• **EXERCISE MATERIALS**:
--- start ---
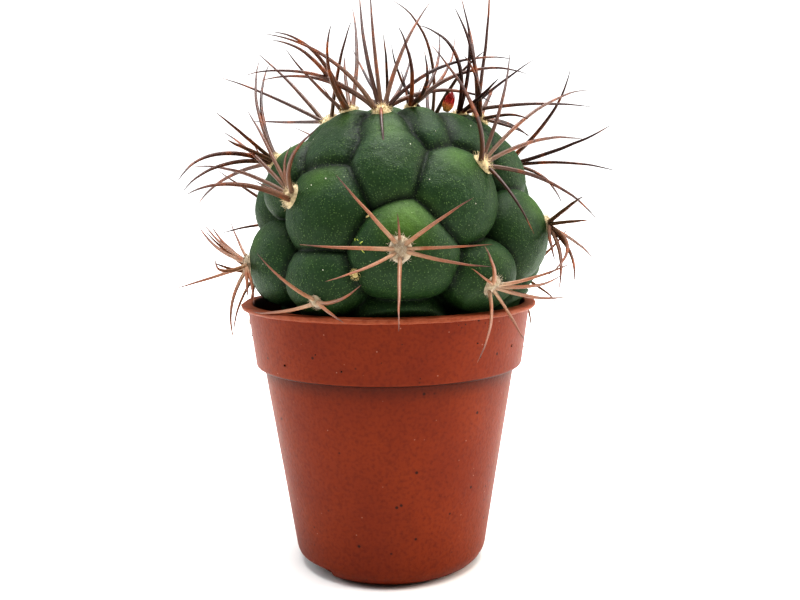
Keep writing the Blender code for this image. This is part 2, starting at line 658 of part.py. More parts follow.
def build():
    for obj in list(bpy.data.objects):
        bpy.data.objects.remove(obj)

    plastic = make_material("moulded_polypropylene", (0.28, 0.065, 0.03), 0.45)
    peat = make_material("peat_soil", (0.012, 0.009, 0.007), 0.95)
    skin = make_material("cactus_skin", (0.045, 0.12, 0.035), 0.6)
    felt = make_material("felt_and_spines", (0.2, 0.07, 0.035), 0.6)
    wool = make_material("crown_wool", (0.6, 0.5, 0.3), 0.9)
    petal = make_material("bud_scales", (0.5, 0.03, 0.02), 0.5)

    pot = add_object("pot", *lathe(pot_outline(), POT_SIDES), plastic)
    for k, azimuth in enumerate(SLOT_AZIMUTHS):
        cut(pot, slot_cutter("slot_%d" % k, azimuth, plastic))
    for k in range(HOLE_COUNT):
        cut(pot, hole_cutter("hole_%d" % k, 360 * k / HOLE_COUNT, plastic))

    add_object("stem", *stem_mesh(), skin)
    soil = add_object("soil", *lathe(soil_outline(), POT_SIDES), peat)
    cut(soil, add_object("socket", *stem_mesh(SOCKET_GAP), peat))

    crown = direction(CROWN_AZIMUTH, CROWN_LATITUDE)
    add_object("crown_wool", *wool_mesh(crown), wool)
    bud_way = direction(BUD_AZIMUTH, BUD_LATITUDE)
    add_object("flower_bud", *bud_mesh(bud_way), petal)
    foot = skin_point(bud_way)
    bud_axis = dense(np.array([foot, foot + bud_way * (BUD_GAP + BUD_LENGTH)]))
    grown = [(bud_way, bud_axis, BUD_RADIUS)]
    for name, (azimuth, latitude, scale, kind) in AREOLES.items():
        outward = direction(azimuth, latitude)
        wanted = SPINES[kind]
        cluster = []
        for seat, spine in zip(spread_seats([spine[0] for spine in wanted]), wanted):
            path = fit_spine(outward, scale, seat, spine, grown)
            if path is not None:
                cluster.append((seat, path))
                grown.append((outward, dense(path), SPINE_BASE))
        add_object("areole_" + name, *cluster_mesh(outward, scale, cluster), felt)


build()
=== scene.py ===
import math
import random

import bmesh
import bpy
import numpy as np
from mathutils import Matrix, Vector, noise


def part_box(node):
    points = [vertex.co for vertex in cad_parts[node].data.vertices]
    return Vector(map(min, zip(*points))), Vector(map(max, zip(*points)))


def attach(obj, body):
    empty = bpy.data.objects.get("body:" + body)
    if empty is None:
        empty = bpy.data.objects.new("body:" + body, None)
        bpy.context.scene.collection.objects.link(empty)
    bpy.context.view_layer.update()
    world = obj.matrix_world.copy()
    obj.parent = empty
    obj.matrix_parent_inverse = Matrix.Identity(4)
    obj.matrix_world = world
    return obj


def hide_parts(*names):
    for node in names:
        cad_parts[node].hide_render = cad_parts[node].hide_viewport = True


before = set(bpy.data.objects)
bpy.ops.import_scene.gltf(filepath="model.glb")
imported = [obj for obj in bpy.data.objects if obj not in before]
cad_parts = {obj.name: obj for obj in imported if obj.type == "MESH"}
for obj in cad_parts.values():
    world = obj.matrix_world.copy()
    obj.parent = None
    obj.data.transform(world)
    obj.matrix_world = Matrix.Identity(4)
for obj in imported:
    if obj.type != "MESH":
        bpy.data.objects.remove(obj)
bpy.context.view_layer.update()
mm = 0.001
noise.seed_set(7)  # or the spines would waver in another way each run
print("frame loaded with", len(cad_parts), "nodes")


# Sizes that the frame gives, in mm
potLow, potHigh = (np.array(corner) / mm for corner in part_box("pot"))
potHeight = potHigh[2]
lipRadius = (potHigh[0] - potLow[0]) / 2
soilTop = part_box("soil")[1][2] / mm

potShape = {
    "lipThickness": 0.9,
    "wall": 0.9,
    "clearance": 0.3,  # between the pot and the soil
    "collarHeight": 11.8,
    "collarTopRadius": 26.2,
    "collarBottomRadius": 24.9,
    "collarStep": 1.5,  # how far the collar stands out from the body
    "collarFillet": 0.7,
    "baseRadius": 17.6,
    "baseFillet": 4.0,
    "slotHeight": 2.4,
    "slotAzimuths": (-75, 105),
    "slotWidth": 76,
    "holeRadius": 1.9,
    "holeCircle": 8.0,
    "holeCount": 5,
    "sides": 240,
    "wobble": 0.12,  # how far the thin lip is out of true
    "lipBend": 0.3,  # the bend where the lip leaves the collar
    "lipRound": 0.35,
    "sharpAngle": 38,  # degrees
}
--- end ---
--- start ---
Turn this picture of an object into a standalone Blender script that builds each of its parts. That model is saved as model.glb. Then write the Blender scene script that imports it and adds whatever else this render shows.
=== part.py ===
--- end ---
--- start ---
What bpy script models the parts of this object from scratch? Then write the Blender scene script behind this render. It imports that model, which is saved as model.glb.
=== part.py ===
--- end ---
Each line from the one containing "for seat, spine" through the one containing "points = [vertex.co" must be retyped exactly, the first and last of these included.

        for seat, spine in zip(spread_seats([spine[0] for spine in wanted]), wanted):
            path = fit_spine(outward, scale, seat, spine, grown)
            if path is not None:
                cluster.append((seat, path))
                grown.append((outward, dense(path), SPINE_BASE))
        add_object("areole_" + name, *cluster_mesh(outward, scale, cluster), felt)


build()
=== scene.py ===
import math
import random

import bmesh
import bpy
import numpy as np
from mathutils import Matrix, Vector, noise


def part_box(node):
    points = [vertex.co for vertex in cad_parts[node].data.vertices]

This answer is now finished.